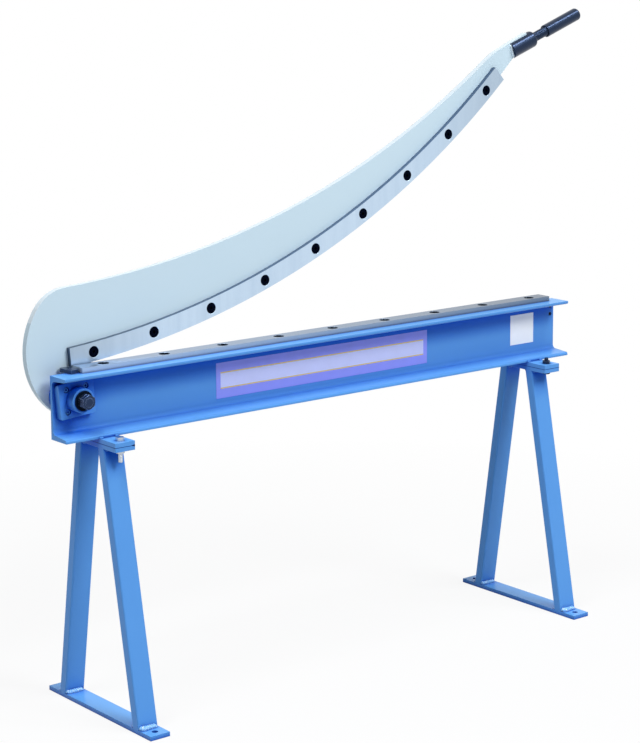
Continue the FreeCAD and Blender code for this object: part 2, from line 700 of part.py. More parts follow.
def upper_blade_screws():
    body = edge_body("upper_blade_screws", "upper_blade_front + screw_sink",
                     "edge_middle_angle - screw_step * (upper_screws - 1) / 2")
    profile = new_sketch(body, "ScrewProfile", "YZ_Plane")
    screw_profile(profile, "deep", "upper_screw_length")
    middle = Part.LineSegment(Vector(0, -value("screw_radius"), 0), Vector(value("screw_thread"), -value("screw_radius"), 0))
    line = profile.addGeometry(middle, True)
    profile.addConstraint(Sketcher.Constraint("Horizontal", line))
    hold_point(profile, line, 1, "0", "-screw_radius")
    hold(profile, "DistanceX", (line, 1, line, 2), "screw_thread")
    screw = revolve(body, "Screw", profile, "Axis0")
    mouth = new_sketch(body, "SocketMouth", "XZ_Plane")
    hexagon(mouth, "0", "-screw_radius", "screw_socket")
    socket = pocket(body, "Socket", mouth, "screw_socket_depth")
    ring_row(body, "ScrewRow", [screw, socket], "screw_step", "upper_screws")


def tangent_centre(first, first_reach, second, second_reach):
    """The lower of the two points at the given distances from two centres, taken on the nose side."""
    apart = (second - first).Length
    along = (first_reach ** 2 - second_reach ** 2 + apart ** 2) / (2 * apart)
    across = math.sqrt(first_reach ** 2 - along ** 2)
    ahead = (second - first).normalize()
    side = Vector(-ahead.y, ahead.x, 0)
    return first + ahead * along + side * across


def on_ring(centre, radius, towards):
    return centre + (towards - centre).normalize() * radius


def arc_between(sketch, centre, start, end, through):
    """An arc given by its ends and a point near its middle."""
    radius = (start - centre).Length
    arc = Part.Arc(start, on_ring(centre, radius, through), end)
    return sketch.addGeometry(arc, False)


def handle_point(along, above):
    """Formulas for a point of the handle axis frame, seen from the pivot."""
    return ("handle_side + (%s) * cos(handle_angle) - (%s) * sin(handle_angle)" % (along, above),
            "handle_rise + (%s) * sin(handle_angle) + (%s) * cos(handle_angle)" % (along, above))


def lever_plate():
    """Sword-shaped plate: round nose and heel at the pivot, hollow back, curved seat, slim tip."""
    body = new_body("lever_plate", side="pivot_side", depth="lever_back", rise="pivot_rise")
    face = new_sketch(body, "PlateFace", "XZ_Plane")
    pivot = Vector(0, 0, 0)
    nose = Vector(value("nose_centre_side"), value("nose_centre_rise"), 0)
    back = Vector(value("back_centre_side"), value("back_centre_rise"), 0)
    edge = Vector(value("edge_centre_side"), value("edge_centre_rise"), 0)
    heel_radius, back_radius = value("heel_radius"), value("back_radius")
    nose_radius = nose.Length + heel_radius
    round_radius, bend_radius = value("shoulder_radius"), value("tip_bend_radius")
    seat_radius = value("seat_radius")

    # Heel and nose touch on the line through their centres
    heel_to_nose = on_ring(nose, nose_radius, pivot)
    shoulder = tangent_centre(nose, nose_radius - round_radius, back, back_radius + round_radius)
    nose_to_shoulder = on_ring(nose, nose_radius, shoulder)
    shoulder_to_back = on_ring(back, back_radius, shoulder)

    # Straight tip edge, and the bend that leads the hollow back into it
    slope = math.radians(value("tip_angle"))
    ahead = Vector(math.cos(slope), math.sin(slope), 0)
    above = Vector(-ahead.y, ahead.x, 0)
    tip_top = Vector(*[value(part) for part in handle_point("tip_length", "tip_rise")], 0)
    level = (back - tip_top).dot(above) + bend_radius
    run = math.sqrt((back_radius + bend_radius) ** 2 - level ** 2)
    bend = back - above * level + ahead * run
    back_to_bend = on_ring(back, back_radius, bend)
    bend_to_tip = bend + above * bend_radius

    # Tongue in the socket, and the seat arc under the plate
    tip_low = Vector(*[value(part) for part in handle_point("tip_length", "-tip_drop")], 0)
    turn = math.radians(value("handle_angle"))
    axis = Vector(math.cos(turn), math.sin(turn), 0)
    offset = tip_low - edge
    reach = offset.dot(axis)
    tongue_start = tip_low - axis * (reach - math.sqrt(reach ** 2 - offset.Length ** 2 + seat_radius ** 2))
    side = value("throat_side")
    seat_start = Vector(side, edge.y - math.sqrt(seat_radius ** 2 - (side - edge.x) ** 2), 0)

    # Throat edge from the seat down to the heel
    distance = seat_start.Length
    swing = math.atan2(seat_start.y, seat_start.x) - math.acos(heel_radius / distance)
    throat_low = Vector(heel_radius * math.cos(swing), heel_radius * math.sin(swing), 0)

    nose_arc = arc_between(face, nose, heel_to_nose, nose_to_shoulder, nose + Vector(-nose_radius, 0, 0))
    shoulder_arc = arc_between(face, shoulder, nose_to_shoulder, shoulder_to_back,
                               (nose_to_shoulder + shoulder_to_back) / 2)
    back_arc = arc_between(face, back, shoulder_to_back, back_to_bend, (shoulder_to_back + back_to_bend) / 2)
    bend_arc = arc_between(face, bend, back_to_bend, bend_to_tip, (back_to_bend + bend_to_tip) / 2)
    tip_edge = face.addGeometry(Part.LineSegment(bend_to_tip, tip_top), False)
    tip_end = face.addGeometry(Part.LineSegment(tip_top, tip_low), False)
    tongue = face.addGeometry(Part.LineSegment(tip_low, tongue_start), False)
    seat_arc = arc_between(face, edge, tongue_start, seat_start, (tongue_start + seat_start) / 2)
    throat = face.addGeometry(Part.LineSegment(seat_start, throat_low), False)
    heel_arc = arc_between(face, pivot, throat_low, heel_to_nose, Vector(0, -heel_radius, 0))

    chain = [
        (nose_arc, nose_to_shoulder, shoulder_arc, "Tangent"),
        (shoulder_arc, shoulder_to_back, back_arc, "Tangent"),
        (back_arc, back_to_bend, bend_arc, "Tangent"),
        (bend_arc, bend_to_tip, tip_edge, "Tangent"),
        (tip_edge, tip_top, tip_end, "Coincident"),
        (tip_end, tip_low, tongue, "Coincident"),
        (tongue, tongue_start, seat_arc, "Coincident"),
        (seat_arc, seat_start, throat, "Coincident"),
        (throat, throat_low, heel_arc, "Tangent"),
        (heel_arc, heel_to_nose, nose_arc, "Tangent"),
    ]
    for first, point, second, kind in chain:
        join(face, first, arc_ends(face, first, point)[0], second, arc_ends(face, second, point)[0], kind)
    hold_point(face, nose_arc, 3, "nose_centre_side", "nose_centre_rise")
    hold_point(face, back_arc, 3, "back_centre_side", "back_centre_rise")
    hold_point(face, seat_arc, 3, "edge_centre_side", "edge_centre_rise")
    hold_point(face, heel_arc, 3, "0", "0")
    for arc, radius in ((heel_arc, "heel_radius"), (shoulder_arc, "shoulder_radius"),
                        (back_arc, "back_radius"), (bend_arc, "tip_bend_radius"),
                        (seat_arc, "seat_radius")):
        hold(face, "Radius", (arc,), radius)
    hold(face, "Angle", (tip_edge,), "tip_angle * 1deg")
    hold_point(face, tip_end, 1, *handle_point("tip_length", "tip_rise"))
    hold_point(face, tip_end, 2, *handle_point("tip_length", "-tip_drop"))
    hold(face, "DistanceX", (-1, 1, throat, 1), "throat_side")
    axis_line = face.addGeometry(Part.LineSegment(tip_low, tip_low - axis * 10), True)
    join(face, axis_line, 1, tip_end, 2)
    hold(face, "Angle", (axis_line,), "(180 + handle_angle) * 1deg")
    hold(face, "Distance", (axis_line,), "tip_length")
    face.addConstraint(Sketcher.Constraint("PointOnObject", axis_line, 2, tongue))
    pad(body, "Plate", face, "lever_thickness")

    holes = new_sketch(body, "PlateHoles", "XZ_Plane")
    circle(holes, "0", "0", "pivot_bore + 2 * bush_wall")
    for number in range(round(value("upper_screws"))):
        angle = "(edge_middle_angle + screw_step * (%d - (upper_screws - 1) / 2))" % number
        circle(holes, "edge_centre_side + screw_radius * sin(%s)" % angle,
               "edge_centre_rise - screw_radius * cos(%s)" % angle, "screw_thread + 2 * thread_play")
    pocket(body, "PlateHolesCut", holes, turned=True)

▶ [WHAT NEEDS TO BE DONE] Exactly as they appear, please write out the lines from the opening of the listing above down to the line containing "return first +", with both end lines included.

▶ [WRITTEN RESPONSE]
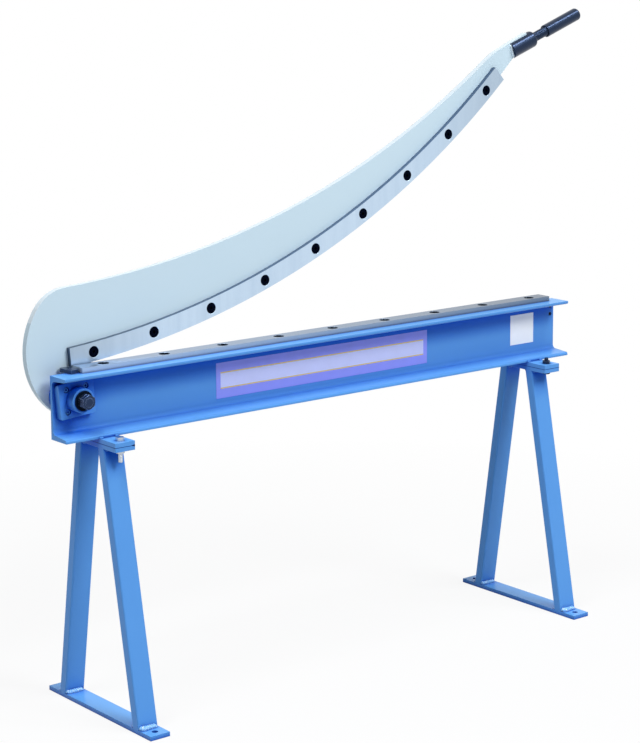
Continue the FreeCAD and Blender code for this object: part 2, from line 700 of part.py. More parts follow.
def upper_blade_screws():
    body = edge_body("upper_blade_screws", "upper_blade_front + screw_sink",
                     "edge_middle_angle - screw_step * (upper_screws - 1) / 2")
    profile = new_sketch(body, "ScrewProfile", "YZ_Plane")
    screw_profile(profile, "deep", "upper_screw_length")
    middle = Part.LineSegment(Vector(0, -value("screw_radius"), 0), Vector(value("screw_thread"), -value("screw_radius"), 0))
    line = profile.addGeometry(middle, True)
    profile.addConstraint(Sketcher.Constraint("Horizontal", line))
    hold_point(profile, line, 1, "0", "-screw_radius")
    hold(profile, "DistanceX", (line, 1, line, 2), "screw_thread")
    screw = revolve(body, "Screw", profile, "Axis0")
    mouth = new_sketch(body, "SocketMouth", "XZ_Plane")
    hexagon(mouth, "0", "-screw_radius", "screw_socket")
    socket = pocket(body, "Socket", mouth, "screw_socket_depth")
    ring_row(body, "ScrewRow", [screw, socket], "screw_step", "upper_screws")


def tangent_centre(first, first_reach, second, second_reach):
    """The lower of the two points at the given distances from two centres, taken on the nose side."""
    apart = (second - first).Length
    along = (first_reach ** 2 - second_reach ** 2 + apart ** 2) / (2 * apart)
    across = math.sqrt(first_reach ** 2 - along ** 2)
    ahead = (second - first).normalize()
    side = Vector(-ahead.y, ahead.x, 0)
    return first + ahead * along + side * across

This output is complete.